Hesabımın da ne olduğunu bilmeseydim.
“Hesabımın ne olduğunu da bilmeseydim.”
«Hisâbımın da ne olduğunu bilmeseydim».
Şu hesabımı hiç görmemiş olsaydım!
يَٰلَيۡتَهَا كَانَتِ ٱلۡقَاضِيَةَ ٢٧
Ne olurdu iş bitiren olaydı o (ölüm).
Keşki bu iş son bulmuş olsaydı.
“Keşke ölüm her şeyi bitirseydi.”
«Ah keşki o (ölüm, hayâtıma) kat'î bir son verici olsaydı».

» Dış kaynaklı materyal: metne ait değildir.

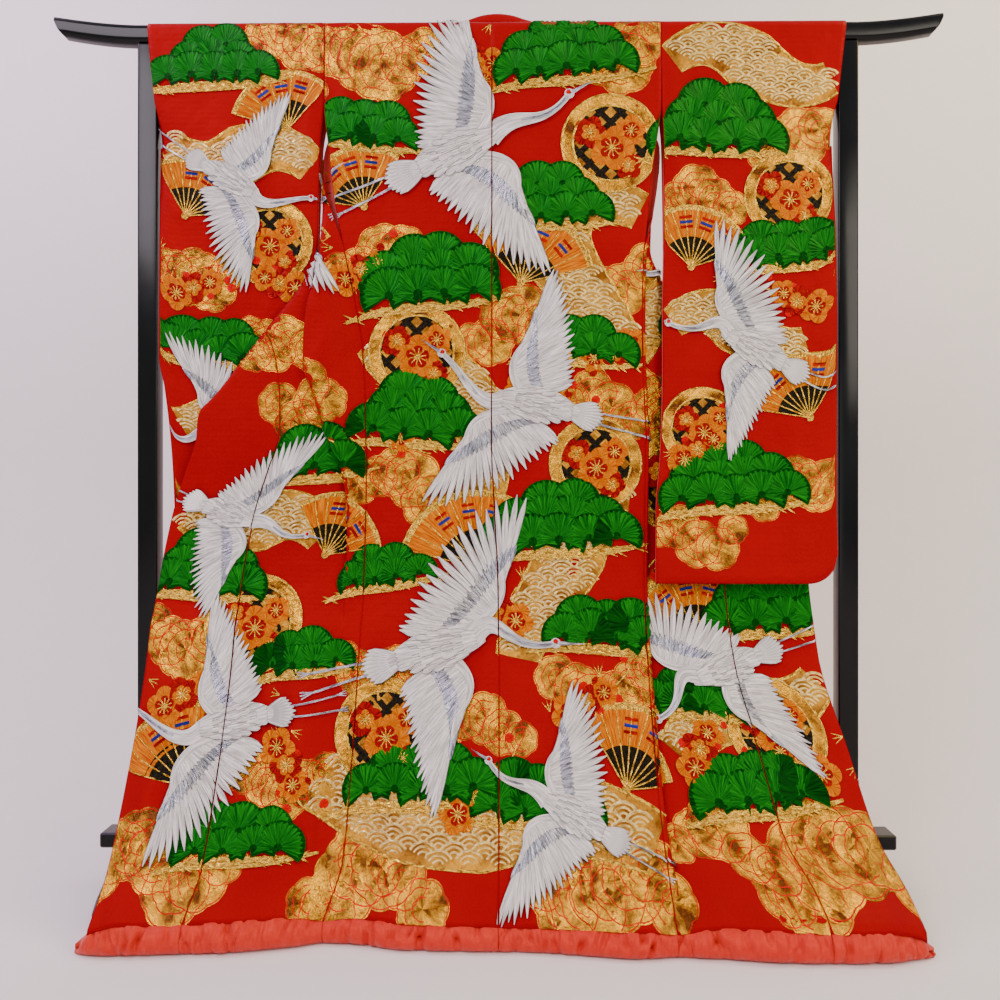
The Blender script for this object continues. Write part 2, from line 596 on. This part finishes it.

Keşke (ölüm işimi) bitirmiş olsaydı!
مَآ أَغۡنَىٰ عَنِّي مَالِيَهۡۜ ٢٨
Hiç bir şeye yaramadı benden yana malım.
Malım hiç fayda vermedi bana.
“Malım bana hiçbir yarar sağlamadı.”
«Malım bana bir fâide vermedi».
Malım bana hiçbir fayda vermedi,
هَلَكَ عَنِّي سُلۡطَٰنِيَهۡ ٢٩
Mahv oldu benden saltanat-ü sâmanım.
Gücüm de yok olup gitti benden.
“Saltanatım da yok olup gitti.”
«(Bütün) saltanatım benden ayrılıb mahvoldu».
Gücüm benden yok olup gitti.»
خُذُوهُ فَغُلُّوهُ ٣٠
Tutun onu hemen bağlayın onu.
Tutun onu da bağlayın.
(Allah, şöyle der:) “Onu yakalayıp bağlayın.”
(Allah buyurur:) «Tutun onu da (ellerini, boynunu) bağlayın».